_WORK INSTRUCTIONS_: Find the line containing "save(countersunk_screws(handle_centres, rosette_back, bar_back" and copy it exactly, along with every line after it up to and including the line containing "bpy.context.scene.collection.objects.link(empty)". Copy nothing else.
**********
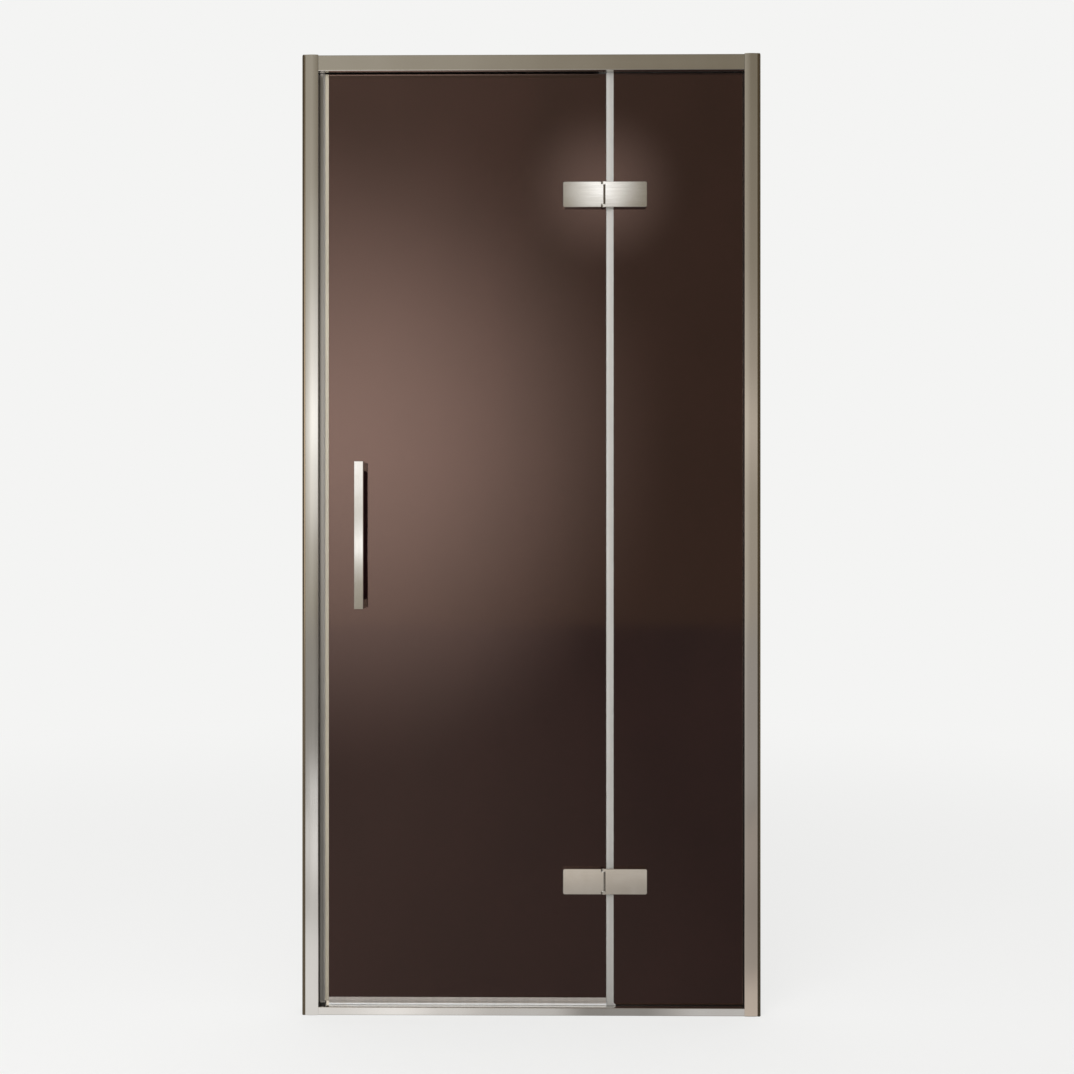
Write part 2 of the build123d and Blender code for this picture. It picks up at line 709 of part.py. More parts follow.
def glass_sleeves(places, bore_radius):
    sleeve_length = glass_thickness - 2 * sleeve_clearance
    with BuildPart() as sleeves:
        for place_x, place_z in places:
            with Locations(Plane((place_x, 0, place_z), z_dir=(0, 1, 0))):
                Cylinder(bore_radius - sleeve_clearance, sleeve_length)
                Cylinder(screw_radius + sleeve_clearance, sleeve_length, mode=Mode.SUBTRACT)
    return sleeves


for level, hinge_z in hinge_heights.items():
    save(hinge_door_plate(hinge_z), f"{level}_hinge_door_plate")
    save(hinge_fixed_plate(hinge_z), f"{level}_hinge_fixed_plate")
    save(hinge_pin(hinge_z), f"{level}_hinge_pin")
    save(hinge_thrust_washers(hinge_z), f"{level}_hinge_thrust_washers")
    leaves = (
        ("door", hinge_left + gasket_inset, clamp_inner_x, door_screw_x),
        ("fixed", fixed_clamp_start, hinge_right - gasket_inset, fixed_screw_x),
    )
    for leaf, leaf_start, leaf_end, screw_x in leaves:
        places = screw_places(screw_x, hinge_z)
        save(leaf_pads(leaf_start, leaf_end, screw_x, hinge_z), f"{level}_hinge_{leaf}_pads")
        save(leaf_clamp(leaf_start, leaf_end, screw_x, hinge_z), f"{level}_hinge_{leaf}_clamp")
        screws = countersunk_screws(places, clamp_back, plate_back - screw_bite)
        save(screws, f"{level}_hinge_{leaf}_screws")
        save(glass_sleeves(places, hinge_hole_radius), f"{level}_hinge_{leaf}_sleeves")


# Handle: a flat bar on two square posts, bolted through the door glass from behind
bar_front = -half_glass - handle_projection
bar_back = bar_front + handle_bar_thickness
post_back = -half_glass - gasket_thickness
rosette_back = half_glass + gasket_thickness + rosette_thickness

with BuildPart() as handle_bar:
    with BuildSketch(Plane.XZ.offset(-bar_back)):
        with Locations((handle_x, handle_height)):
            Rectangle(handle_width, handle_length)
    extrude(amount=handle_bar_thickness)
    chamfer(handle_bar.edges(), length=handle_edge)
    with BuildSketch(Plane.XZ.offset(-bar_back)):
        with Locations(*handle_centres):
            Circle(screw_bore)
    extrude(amount=handle_bolt_bite + axial_play, mode=Mode.SUBTRACT)
save(handle_bar, "handle_bar")

with BuildPart() as handle_posts:
    with BuildSketch(Plane.XZ.offset(-post_back)):
        with Locations(*handle_centres):
            Rectangle(handle_width - 2 * handle_edge, handle_post_height - 2 * handle_edge)
            Circle(screw_bore, mode=Mode.SUBTRACT)
    extrude(amount=post_back - bar_back)
save(handle_posts, "handle_posts")

with BuildPart() as handle_pads:
    with BuildSketch(Plane.XZ.offset(-post_back)):
        with Locations(*handle_centres):
            Rectangle(handle_width - 4 * handle_edge, handle_post_height - 4 * handle_edge)
            Circle(screw_radius + sleeve_clearance, mode=Mode.SUBTRACT)
    extrude(amount=-gasket_thickness)
save(handle_pads, "handle_pads")

with BuildPart() as handle_rear_washers:
    with BuildSketch(Plane.XZ.offset(-half_glass)):
        with Locations(*handle_centres):
            Circle(rosette_radius - handle_edge)
            Circle(screw_radius + sleeve_clearance, mode=Mode.SUBTRACT)
    extrude(amount=-gasket_thickness)
save(handle_rear_washers, "handle_rear_washers")

with BuildPart() as handle_rosettes:
    for place_x, place_z in handle_centres:
        with Locations(Plane((place_x, rosette_back, place_z), z_dir=(0, 1, 0))):
            Cylinder(rosette_radius, rosette_thickness, align=(Align.CENTER, Align.CENTER, Align.MAX))
    rosette_rims = handle_rosettes.faces().filter_by(Axis.Y).group_by(Axis.Y)[-1].edges()
    fillet(rosette_rims, radius=rosette_round)
    for place_x, place_z in handle_centres:
        with Locations(Plane((place_x, rosette_back, place_z), z_dir=(0, 1, 0))):
            Cylinder(screw_bore, 2 * rosette_thickness, mode=Mode.SUBTRACT)
            Cone(screw_bore, screw_head_radius + screw_fit, screw_head_height,
                 align=(Align.CENTER, Align.CENTER, Align.MAX), mode=Mode.SUBTRACT)
save(handle_rosettes, "handle_rosettes")

save(countersunk_screws(handle_centres, rosette_back, bar_back - handle_bolt_bite), "handle_bolts")
save(glass_sleeves(handle_centres, handle_hole_radius), "handle_sleeves")
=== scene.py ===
from math import radians

import bmesh
import bpy
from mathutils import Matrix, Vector


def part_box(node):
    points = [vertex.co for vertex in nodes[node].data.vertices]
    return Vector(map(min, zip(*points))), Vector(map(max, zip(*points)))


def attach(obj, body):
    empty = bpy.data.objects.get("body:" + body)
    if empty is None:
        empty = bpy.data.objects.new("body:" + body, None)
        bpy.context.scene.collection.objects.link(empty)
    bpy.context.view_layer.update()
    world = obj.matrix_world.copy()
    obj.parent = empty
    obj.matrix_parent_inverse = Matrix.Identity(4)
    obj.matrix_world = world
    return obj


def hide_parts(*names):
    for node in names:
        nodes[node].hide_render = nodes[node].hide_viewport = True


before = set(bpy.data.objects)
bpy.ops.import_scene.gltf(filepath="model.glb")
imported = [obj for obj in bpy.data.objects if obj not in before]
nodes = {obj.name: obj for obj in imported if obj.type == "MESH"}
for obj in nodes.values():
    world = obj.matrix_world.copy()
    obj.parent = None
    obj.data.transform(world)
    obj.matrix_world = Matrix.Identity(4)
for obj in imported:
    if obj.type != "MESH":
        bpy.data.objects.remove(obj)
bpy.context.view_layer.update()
mm = 0.001


# Places that the CAD fixes, in millimetres, so that a remodelled seal sits where its node is
def nodeBox(name):
    low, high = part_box(name)
    return [v / mm for v in low], [v / mm for v in high]


doorGlassLow, doorGlassHigh = nodeBox("door_glass")
fixedGlassLow, fixedGlassHigh = nodeBox("fixed_glass")
headerFoot = nodeBox("header_rail")[0][2]
halfGlass = doorGlassHigh[1]
print("frame loaded:", len(nodes), "nodes")


# Colours are written as sRGB hex and turned to linear here
def hexColor(text):
    parts = [int(text[i:i + 2], 16) / 255 for i in (1, 3, 5)]
    linear = [v / 12.92 if v <= 0.04045 else ((v + 0.055) / 1.055) ** 2.4 for v in parts]
    return (*linear, 1.0)


# Adds one node, sets its properties and sockets, and links the sockets that are given a socket
def addNode(tree, kind, sockets=None, **settings):
    node = tree.nodes.new(kind)
    for name, value in settings.items():
        setattr(node, name, value)
    for name, value in (sockets or {}).items():
        if isinstance(value, bpy.types.NodeSocket):
            tree.links.new(value, node.inputs[name])
        else:
            node.inputs[name].default_value = value
    return node


def newTree(name):
    material = bpy.data.materials.new(name)
    material.use_nodes = True
    material.node_tree.nodes.clear()
    return material, material.node_tree


def closeTree(tree, shader):
    addNode(tree, "ShaderNodeOutputMaterial", {"Surface": shader})


# Noise of a real size on Object coordinates: size is (x, y, z) in millimetres
def grainOf(tree, size, detail=2.0):
    place = addNode(tree, "ShaderNodeTexCoord")
    stretch = addNode(tree, "ShaderNodeMapping", {
        "Vector": place.outputs["Object"],
        "Scale": [1 / (v * mm) for v in size]})
    noise = addNode(tree, "ShaderNodeTexNoise", {
        "Vector": stretch.outputs[0], "Scale": 1.0, "Detail": detail})
    return noise.outputs["Fac"]


noiseLow, noiseHigh = 0.3, 0.7      # nearly all of a noise's values lie between these


def spread(tree, value, low, high):
    return addNode(tree, "ShaderNodeMapRange", {
        "Value": value, "From Min": noiseLow, "From Max": noiseHigh,
        "To Min": low, "To Max": high}).outputs[0]


def blendColors(tree, value, first, second):
    ramp = addNode(tree, "ShaderNodeValToRGB", {"Fac": value})
    start, end = ramp.color_ramp.elements
    start.position, start.color = noiseLow, hexColor(first)
    end.position, end.color = noiseHigh, hexColor(second)
    return ramp.outputs[0]


def bumpOf(tree, height, distance, strength):
    return addNode(tree, "ShaderNodeBump", {
        "Height": height, "Distance": distance * mm, "Strength": strength}).outputs[0]


# Nickel anodised aluminium extrusion: bright and warm, with faint die lines along its length. Real ones
# are 0.1 mm apart: these are drawn coarser so that they show.
profileLook = {
    "light": "#E8E5E0", "dark": "#E1DDD7",
    "roughness": (0.10, 0.16),
    "dieLine": 1.6, "dieRun": 900.0,
    "cloud": (120, 120, 260),
    "bump": 0.004, "bumpStrength": 0.25,
}
# The wall channels are the same metal, coloured in a darker tone: the darker tone is painted shade,
# standing in for the dim reflections along them
shadedChannelLook = {**profileLook, "light": "#A39682", "dark": "#978A77"}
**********
_FINAL ANSWER_:
save(countersunk_screws(handle_centres, rosette_back, bar_back - handle_bolt_bite), "handle_bolts")
save(glass_sleeves(handle_centres, handle_hole_radius), "handle_sleeves")
=== scene.py ===
from math import radians

import bmesh
import bpy
from mathutils import Matrix, Vector


def part_box(node):
    points = [vertex.co for vertex in nodes[node].data.vertices]
    return Vector(map(min, zip(*points))), Vector(map(max, zip(*points)))


def attach(obj, body):
    empty = bpy.data.objects.get("body:" + body)
    if empty is None:
        empty = bpy.data.objects.new("body:" + body, None)
        bpy.context.scene.collection.objects.link(empty)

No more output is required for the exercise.